Seasonal and regional evaluation of sixteen temperature-based solar radiation models for India using a global performance indicator
摘要
Reliable estimation of surface solar radiation is crucial for climatological analyses and land–atmosphere applications; however, direct radiometric observations remain sparse across much of India. Under such data limitations, temperature-based empirical models continue to be widely used, although their seasonal robustness and spatial transferability across diverse climatic regimes remain insufficiently understood. This study assesses the comparative performance of temperature-based models in predicting solar radiation required for agricultural planning across India.

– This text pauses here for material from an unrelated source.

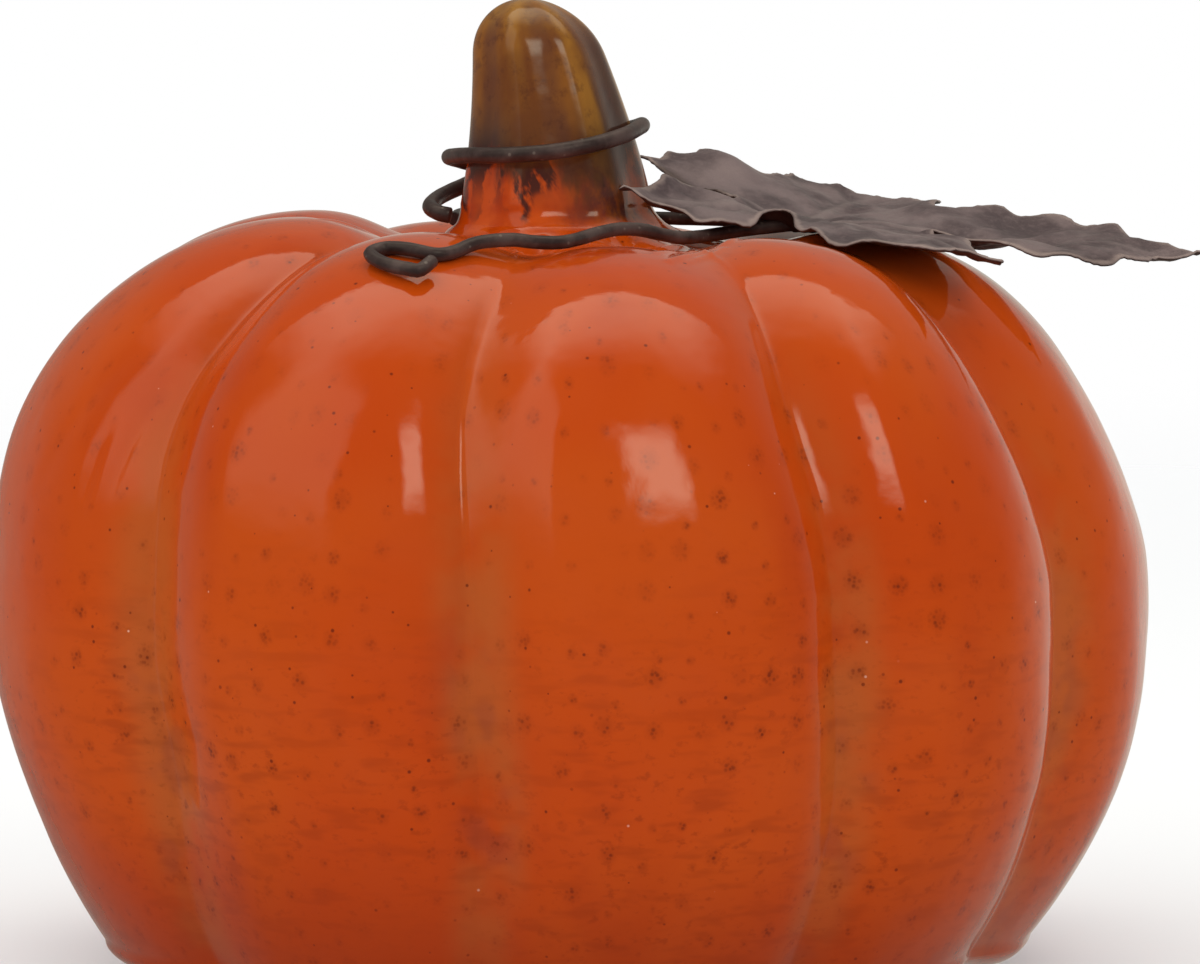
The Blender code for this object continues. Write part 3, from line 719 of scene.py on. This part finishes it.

Daily data on maximum and minimum temperatures and sunshine duration from 14 agrometeorological stations, covering the period 2002–2023, were used to estimate reference solar radiation using the Angstrom–Prescott model and to intercompare 16 empirical temperature-based formulations against Angstrom–Prescott reference estimates without local calibration. Model performance was assessed at a daily scale using RMSE, MAE, MBE, and R², which were synthesized into a Global Performance Indicator (GPI) to obtain season- and location-specific rankings. Results show a clear control of seasonality and geographical setting on model skill: in winter and post-monsoon, the Hargreaves–Samani model (M-1) generally provided the lowest errors across interior and semi-arid stations (e.g., RMSE of 1.94 to 2.42 MJ m⁻² day⁻¹ and R² up to 0.66 at stations like Pune and Jabalpur), whereas temperature-range-based formulations that indirectly reflect atmospheric humidity conditions such as M-5 and the Hassan-based model (M-13) performed better at coastal and high-humidity sites (e.g., achieving RMSE values as low as 1.87 MJ m⁻² day⁻¹ in winter at Goa). During the monsoon, when persistent cloud cover weakens the link between diurnal temperature range and radiation, the Rao et al. model (M-2) consistently achieved the highest GPI values at most locations (with RMSE typically between 3.7 and 4.9 MJ m⁻² day⁻¹ and near-zero MBE) despite overall reduced R² (often below 0.34). Across all seasons, a small subset of models (notably M-1, M-2, and M-13) emerged as robust and statistically transferable within the adopted evaluation framework and without local calibration, offering practical, temperature-only options for operational agrometeorological advisories, evapotranspiration estimation, and crop simulation in regions lacking direct solar radiation measurements.